__CHALLENGE__:
Extract, without alteration, each line from the start of the listing to the line bearing "edge_break = 0.3".
══════
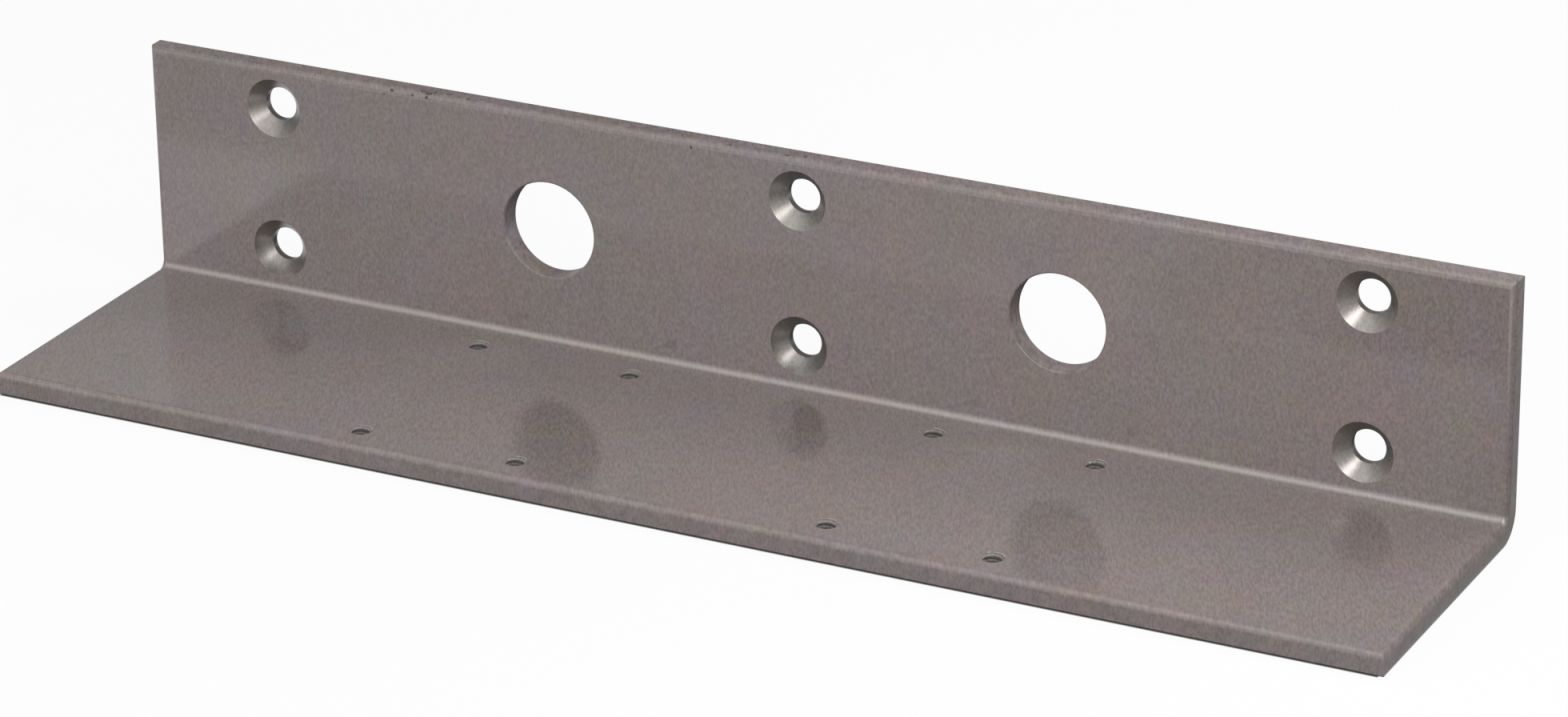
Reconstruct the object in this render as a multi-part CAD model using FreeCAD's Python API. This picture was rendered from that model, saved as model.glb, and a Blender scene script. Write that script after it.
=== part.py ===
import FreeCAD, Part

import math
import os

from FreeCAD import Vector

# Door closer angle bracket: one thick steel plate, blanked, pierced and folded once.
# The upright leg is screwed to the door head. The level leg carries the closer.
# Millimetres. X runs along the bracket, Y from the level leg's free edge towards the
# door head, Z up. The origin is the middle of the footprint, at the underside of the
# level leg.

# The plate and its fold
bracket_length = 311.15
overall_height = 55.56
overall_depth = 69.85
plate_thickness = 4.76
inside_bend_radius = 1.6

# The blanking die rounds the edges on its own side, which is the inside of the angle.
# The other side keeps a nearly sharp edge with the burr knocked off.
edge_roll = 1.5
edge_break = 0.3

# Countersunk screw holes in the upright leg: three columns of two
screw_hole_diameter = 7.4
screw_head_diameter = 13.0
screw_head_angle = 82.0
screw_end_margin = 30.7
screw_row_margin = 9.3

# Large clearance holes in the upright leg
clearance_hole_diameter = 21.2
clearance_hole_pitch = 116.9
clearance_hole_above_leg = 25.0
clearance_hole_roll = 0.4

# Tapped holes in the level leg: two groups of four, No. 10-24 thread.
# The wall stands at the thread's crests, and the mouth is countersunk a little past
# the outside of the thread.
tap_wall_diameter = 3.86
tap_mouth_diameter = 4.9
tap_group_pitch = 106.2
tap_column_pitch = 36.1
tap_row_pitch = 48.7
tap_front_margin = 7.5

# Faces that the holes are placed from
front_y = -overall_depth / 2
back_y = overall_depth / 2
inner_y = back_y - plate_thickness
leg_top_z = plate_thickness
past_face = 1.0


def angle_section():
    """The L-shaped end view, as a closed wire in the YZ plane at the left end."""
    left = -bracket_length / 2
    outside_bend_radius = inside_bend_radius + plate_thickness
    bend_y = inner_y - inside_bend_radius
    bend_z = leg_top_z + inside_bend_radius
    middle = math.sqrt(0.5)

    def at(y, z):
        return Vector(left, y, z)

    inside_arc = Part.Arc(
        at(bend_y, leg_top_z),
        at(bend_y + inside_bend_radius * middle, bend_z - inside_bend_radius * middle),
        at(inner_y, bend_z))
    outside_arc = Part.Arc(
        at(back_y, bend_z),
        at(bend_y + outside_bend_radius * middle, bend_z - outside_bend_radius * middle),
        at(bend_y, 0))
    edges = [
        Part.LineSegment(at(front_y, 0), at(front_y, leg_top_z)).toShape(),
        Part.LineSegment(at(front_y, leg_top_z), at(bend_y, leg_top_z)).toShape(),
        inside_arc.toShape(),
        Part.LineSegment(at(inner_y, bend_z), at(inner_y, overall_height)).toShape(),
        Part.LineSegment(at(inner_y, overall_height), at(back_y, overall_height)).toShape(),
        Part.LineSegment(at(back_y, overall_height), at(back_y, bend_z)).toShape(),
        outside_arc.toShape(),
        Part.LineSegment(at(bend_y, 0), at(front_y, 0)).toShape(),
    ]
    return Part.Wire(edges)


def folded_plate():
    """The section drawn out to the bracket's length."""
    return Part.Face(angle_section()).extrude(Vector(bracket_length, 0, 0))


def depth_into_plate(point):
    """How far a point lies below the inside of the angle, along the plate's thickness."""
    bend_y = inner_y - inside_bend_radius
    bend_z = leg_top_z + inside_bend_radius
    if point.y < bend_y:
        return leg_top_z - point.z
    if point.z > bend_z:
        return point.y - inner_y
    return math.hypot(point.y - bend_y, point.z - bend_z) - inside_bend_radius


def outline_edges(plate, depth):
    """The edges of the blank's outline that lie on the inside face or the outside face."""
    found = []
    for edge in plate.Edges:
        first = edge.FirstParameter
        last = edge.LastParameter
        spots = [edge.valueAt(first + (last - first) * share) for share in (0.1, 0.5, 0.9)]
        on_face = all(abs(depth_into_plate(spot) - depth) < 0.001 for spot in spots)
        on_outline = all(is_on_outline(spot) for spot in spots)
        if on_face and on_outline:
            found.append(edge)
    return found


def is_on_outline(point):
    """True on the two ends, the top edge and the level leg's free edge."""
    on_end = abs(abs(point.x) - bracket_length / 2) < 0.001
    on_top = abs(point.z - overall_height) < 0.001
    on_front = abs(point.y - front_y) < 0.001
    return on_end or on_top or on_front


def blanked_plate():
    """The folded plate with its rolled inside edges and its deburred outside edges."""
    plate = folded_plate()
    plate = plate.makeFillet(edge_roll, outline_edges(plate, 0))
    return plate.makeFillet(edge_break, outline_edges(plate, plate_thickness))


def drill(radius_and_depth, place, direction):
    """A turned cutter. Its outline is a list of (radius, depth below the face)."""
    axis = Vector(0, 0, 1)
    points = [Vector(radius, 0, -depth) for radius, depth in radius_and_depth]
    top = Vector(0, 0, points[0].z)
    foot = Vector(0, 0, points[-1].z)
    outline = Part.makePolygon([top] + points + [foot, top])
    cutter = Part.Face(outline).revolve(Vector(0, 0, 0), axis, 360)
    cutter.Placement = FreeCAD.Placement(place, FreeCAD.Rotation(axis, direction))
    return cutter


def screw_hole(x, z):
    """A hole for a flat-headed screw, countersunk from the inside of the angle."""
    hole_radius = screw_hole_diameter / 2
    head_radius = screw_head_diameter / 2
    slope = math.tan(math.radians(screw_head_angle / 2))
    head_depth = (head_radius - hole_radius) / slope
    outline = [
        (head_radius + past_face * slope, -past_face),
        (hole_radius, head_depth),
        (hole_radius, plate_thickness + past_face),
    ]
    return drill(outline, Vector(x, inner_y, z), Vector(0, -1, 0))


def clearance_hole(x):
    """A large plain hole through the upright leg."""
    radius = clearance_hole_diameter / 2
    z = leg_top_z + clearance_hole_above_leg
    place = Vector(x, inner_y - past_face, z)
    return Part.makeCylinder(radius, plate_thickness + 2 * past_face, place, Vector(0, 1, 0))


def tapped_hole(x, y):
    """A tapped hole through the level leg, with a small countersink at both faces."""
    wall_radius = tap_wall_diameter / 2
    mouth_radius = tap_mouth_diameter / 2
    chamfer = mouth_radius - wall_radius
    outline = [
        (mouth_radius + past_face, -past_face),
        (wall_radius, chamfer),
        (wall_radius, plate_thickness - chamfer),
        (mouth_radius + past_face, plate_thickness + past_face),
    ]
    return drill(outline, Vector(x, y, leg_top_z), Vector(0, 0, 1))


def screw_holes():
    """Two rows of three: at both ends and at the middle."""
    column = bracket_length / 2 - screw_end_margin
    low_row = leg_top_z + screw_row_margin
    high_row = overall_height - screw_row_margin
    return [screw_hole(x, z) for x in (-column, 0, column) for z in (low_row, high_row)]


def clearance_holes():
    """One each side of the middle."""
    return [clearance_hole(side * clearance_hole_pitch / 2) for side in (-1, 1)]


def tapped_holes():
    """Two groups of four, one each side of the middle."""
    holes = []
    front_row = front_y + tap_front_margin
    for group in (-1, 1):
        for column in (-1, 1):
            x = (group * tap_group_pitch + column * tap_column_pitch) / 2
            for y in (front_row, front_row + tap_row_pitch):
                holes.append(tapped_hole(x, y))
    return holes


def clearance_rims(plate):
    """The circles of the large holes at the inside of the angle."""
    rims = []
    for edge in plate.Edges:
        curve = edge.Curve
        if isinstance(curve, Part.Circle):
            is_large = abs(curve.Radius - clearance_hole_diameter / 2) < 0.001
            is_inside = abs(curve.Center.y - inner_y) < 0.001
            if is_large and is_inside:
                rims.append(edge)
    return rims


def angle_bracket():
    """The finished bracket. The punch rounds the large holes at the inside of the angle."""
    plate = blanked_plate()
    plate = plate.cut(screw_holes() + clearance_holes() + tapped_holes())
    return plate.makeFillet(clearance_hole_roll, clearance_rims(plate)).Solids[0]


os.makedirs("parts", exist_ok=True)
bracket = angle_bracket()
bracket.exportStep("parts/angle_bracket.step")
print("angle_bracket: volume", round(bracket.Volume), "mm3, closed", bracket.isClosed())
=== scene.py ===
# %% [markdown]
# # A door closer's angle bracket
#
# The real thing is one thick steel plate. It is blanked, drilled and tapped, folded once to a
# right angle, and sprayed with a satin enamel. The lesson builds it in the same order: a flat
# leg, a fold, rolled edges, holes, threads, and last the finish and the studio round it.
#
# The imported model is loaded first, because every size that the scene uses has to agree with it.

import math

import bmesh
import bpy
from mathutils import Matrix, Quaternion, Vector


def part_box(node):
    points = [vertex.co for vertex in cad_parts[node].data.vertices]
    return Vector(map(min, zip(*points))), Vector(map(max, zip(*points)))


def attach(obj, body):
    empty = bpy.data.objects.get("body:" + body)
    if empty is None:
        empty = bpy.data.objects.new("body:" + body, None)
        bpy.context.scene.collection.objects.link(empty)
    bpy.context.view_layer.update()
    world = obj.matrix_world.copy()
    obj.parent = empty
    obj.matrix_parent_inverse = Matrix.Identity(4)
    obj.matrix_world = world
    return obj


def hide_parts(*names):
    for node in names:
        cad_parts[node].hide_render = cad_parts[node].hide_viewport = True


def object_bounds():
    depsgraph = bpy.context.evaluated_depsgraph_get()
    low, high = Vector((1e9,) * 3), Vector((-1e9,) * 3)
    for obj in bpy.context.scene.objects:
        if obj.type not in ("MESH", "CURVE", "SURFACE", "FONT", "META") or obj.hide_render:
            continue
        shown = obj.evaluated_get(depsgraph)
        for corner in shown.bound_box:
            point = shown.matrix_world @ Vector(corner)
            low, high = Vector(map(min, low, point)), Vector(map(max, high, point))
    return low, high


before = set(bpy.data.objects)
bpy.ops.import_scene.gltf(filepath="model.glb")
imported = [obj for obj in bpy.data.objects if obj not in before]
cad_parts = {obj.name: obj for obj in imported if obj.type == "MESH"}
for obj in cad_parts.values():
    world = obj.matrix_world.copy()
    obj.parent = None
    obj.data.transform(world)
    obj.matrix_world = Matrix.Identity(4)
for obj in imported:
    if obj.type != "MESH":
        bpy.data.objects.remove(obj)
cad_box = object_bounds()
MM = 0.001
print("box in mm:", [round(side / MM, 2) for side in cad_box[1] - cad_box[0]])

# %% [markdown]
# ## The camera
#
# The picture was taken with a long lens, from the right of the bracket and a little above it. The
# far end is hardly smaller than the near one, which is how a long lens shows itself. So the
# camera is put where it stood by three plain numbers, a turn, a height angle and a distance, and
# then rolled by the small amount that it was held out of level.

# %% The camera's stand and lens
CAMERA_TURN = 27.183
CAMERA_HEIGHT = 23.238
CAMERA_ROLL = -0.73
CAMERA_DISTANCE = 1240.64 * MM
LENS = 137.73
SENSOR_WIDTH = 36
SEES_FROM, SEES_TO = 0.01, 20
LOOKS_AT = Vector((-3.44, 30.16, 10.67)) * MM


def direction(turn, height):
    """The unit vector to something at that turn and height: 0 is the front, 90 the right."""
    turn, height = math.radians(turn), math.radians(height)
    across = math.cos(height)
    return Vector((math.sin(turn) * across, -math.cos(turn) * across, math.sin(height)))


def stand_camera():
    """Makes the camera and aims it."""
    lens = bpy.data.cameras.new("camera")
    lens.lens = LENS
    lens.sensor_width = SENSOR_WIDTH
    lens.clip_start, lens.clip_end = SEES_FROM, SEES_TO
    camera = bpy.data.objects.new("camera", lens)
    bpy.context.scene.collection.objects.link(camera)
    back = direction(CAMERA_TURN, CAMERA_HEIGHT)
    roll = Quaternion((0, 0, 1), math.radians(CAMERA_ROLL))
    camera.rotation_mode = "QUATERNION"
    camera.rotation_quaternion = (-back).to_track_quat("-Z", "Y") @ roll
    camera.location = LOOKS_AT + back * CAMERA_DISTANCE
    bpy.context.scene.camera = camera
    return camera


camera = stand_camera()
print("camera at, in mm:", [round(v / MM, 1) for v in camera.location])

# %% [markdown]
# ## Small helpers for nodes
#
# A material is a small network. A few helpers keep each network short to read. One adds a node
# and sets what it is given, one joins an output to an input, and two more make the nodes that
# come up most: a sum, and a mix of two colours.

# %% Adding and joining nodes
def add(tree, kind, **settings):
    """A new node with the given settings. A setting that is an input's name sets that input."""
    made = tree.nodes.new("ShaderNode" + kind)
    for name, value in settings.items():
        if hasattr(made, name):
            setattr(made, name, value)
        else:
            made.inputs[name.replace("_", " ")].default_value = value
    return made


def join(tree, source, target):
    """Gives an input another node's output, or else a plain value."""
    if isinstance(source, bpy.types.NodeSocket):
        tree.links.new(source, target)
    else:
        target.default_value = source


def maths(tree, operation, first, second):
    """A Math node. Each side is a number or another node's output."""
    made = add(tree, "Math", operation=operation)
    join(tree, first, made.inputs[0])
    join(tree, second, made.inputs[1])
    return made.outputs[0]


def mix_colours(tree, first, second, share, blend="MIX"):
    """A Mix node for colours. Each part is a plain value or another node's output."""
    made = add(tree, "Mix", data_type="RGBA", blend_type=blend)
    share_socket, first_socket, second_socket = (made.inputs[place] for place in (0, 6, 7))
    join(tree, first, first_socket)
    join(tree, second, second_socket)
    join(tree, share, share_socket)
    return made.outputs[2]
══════
__EXERCISE RESPONSE__:
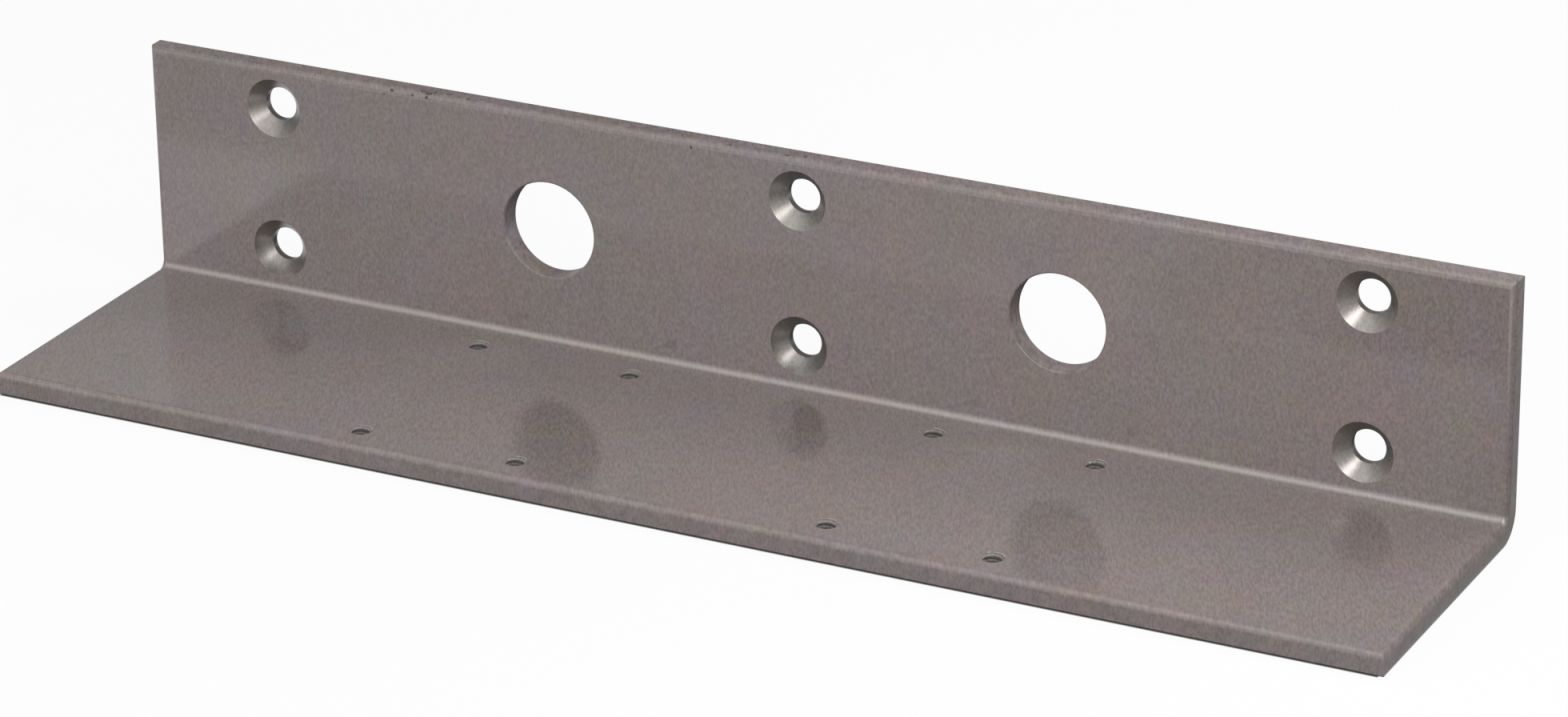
Reconstruct the object in this render as a multi-part CAD model using FreeCAD's Python API. This picture was rendered from that model, saved as model.glb, and a Blender scene script. Write that script after it.
=== part.py ===
import FreeCAD, Part

import math
import os

from FreeCAD import Vector

# Door closer angle bracket: one thick steel plate, blanked, pierced and folded once.
# The upright leg is screwed to the door head. The level leg carries the closer.
# Millimetres. X runs along the bracket, Y from the level leg's free edge towards the
# door head, Z up. The origin is the middle of the footprint, at the underside of the
# level leg.

# The plate and its fold
bracket_length = 311.15
overall_height = 55.56
overall_depth = 69.85
plate_thickness = 4.76
inside_bend_radius = 1.6

# The blanking die rounds the edges on its own side, which is the inside of the angle.
# The other side keeps a nearly sharp edge with the burr knocked off.
edge_roll = 1.5
edge_break = 0.3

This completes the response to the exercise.